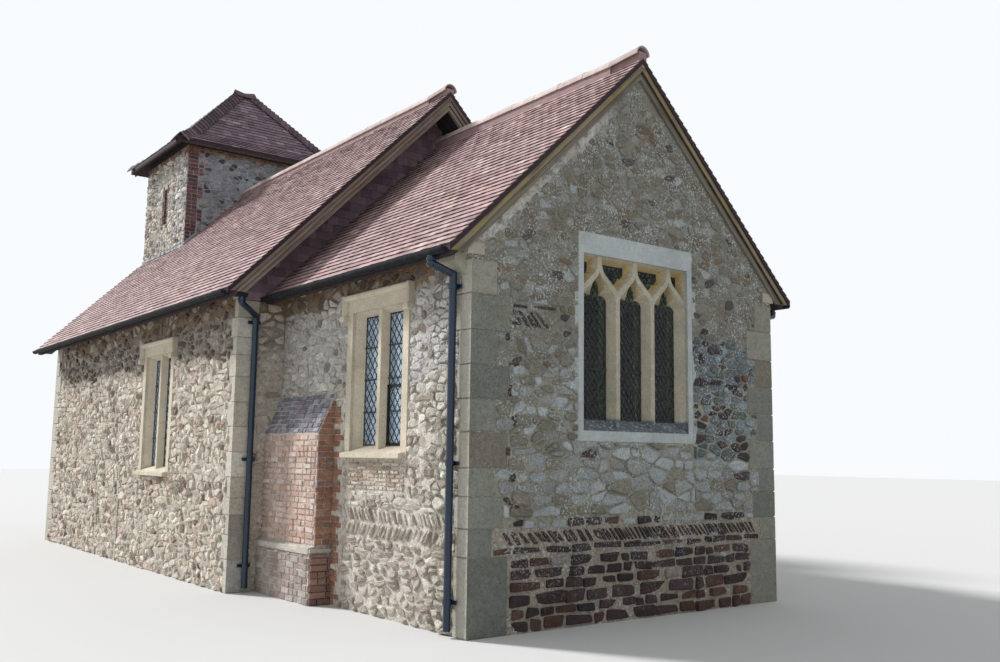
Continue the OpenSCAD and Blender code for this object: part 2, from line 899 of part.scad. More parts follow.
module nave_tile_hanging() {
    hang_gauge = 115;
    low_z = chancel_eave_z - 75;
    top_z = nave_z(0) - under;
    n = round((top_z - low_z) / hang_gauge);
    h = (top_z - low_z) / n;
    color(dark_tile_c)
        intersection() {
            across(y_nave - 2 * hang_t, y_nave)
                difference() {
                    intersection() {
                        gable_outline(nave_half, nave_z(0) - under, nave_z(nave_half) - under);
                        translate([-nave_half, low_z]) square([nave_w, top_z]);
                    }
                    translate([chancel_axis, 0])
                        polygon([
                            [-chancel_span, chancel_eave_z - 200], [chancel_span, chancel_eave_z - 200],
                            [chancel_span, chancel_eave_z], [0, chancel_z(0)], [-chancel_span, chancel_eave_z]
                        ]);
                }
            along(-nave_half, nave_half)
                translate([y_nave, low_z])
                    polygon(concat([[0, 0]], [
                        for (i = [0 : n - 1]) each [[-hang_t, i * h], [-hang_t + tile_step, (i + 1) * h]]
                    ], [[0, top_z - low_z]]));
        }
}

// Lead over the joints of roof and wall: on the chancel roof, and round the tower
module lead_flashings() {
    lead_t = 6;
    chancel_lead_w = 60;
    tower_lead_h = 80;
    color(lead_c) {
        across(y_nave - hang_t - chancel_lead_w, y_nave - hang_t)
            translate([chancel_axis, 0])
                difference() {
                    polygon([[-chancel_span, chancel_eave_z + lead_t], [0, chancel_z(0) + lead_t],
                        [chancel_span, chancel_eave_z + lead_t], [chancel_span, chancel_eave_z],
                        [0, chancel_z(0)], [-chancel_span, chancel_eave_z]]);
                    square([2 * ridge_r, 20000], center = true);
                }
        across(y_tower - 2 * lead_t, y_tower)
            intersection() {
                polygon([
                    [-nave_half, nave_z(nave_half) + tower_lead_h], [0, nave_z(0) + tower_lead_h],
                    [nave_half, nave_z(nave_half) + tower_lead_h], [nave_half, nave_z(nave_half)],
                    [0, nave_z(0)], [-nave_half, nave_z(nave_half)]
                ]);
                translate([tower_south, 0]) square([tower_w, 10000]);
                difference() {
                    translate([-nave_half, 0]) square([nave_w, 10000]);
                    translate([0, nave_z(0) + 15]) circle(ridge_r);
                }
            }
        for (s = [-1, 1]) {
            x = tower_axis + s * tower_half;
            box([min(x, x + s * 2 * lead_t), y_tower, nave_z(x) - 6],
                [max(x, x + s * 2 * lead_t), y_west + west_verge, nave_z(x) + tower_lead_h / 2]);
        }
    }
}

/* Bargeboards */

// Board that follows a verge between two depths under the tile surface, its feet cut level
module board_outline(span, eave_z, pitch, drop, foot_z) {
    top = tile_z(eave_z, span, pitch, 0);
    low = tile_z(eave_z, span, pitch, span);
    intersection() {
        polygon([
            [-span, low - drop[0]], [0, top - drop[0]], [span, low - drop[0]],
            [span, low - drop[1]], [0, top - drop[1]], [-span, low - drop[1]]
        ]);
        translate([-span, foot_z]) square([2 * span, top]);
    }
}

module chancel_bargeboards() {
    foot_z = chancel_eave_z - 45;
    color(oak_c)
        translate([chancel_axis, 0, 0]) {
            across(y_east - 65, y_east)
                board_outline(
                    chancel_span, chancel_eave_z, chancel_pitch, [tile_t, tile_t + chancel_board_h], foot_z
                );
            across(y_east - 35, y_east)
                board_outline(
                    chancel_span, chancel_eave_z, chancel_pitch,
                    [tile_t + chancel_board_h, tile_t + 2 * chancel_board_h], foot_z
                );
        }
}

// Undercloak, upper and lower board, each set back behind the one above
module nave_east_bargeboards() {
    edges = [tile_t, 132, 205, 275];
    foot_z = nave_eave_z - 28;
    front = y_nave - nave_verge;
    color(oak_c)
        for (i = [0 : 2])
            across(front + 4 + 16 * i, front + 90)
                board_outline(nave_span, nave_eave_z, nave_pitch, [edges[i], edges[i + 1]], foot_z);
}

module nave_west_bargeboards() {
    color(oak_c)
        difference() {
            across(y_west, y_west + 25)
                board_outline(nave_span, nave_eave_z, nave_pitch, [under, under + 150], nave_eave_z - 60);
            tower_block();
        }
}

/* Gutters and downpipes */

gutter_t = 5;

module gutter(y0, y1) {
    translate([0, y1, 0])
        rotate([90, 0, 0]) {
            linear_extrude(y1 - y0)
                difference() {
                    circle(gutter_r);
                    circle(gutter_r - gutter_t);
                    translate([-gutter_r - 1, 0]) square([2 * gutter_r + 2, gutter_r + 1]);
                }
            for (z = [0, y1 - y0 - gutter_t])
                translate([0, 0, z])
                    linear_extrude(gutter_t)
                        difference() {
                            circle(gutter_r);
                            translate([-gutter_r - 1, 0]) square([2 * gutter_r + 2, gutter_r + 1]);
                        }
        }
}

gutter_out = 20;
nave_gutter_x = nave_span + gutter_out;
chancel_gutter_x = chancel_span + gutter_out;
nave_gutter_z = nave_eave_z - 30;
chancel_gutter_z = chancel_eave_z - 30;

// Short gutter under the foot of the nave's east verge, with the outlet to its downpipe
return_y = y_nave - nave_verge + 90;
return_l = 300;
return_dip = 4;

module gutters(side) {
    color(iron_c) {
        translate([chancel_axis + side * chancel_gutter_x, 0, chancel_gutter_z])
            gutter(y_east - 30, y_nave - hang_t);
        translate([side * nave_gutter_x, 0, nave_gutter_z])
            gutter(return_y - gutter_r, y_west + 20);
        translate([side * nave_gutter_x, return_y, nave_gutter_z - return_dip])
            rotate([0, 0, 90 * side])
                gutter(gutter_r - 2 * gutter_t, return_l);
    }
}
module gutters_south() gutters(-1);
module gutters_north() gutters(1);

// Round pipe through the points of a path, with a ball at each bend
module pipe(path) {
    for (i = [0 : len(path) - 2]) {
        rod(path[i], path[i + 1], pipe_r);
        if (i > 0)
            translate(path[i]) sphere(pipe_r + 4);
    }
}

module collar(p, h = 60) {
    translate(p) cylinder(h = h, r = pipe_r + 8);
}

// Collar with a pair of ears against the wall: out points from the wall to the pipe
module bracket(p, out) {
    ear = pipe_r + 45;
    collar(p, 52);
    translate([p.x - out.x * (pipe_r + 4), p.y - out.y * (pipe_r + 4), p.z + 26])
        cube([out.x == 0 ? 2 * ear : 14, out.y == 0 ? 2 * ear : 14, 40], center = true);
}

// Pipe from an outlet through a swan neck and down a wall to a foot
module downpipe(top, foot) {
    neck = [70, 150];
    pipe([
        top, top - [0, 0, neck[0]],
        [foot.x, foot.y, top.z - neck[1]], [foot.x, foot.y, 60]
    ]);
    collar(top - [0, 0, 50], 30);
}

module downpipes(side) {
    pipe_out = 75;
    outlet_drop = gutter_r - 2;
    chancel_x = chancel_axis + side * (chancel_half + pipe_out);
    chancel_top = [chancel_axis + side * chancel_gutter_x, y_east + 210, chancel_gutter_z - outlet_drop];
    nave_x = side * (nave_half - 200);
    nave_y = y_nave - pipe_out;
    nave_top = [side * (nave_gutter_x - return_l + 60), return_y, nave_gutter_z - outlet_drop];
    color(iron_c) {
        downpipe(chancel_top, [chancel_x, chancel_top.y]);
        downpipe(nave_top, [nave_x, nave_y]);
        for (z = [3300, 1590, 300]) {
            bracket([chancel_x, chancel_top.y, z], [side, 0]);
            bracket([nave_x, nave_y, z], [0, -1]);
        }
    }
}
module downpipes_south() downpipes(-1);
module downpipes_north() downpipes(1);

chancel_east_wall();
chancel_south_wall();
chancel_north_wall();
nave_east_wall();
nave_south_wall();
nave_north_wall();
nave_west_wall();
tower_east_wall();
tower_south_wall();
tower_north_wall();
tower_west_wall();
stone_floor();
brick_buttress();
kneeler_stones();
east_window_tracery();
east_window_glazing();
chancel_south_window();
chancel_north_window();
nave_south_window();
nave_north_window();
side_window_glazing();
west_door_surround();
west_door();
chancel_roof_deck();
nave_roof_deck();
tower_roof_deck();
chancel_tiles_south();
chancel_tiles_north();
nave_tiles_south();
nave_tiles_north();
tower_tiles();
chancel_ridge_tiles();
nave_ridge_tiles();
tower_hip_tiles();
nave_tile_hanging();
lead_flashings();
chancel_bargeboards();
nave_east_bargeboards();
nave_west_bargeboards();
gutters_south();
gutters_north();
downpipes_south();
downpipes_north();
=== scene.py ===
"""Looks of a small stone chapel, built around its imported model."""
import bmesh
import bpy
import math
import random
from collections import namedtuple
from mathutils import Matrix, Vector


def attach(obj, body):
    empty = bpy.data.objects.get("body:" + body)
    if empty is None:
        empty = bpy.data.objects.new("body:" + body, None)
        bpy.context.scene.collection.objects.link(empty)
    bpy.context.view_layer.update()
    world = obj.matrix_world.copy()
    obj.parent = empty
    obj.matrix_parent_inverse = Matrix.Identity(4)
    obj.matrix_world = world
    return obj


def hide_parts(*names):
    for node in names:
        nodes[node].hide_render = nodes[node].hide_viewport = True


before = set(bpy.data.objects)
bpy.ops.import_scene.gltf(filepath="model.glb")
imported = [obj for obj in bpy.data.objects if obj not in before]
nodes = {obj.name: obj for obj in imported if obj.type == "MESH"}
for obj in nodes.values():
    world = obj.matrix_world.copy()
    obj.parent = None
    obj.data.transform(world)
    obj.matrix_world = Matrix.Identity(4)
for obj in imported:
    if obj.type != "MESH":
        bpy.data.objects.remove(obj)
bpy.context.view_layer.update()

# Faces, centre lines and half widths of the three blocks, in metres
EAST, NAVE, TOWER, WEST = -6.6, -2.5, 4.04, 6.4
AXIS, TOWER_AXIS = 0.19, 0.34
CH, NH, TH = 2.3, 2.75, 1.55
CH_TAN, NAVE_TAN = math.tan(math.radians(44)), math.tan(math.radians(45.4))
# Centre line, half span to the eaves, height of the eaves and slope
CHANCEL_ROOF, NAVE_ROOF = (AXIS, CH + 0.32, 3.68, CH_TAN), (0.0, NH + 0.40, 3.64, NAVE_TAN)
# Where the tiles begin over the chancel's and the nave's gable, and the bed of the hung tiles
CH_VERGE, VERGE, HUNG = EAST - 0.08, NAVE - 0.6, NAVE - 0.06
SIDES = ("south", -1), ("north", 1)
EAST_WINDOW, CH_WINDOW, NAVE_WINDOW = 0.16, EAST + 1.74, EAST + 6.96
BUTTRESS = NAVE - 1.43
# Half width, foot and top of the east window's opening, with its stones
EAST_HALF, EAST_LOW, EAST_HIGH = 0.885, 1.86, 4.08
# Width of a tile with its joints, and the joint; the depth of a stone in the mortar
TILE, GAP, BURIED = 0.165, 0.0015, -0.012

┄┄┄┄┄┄

Exercise goal - Starting at the line that contains "chancel_east_wall();" and ending at the line that contains "bpy.data.objects.remove(obj)", retype each line exactly; omit everything outside that range.

Written response -
chancel_east_wall();
chancel_south_wall();
chancel_north_wall();
nave_east_wall();
nave_south_wall();
nave_north_wall();
nave_west_wall();
tower_east_wall();
tower_south_wall();
tower_north_wall();
tower_west_wall();
stone_floor();
brick_buttress();
kneeler_stones();
east_window_tracery();
east_window_glazing();
chancel_south_window();
chancel_north_window();
nave_south_window();
nave_north_window();
side_window_glazing();
west_door_surround();
west_door();
chancel_roof_deck();
nave_roof_deck();
tower_roof_deck();
chancel_tiles_south();
chancel_tiles_north();
nave_tiles_south();
nave_tiles_north();
tower_tiles();
chancel_ridge_tiles();
nave_ridge_tiles();
tower_hip_tiles();
nave_tile_hanging();
lead_flashings();
chancel_bargeboards();
nave_east_bargeboards();
nave_west_bargeboards();
gutters_south();
gutters_north();
downpipes_south();
downpipes_north();
=== scene.py ===
"""Looks of a small stone chapel, built around its imported model."""
import bmesh
import bpy
import math
import random
from collections import namedtuple
from mathutils import Matrix, Vector


def attach(obj, body):
    empty = bpy.data.objects.get("body:" + body)
    if empty is None:
        empty = bpy.data.objects.new("body:" + body, None)
        bpy.context.scene.collection.objects.link(empty)
    bpy.context.view_layer.update()
    world = obj.matrix_world.copy()
    obj.parent = empty
    obj.matrix_parent_inverse = Matrix.Identity(4)
    obj.matrix_world = world
    return obj


def hide_parts(*names):
    for node in names:
        nodes[node].hide_render = nodes[node].hide_viewport = True


before = set(bpy.data.objects)
bpy.ops.import_scene.gltf(filepath="model.glb")
imported = [obj for obj in bpy.data.objects if obj not in before]
nodes = {obj.name: obj for obj in imported if obj.type == "MESH"}
for obj in nodes.values():
    world = obj.matrix_world.copy()
    obj.parent = None
    obj.data.transform(world)
    obj.matrix_world = Matrix.Identity(4)
for obj in imported:
    if obj.type != "MESH":
        bpy.data.objects.remove(obj)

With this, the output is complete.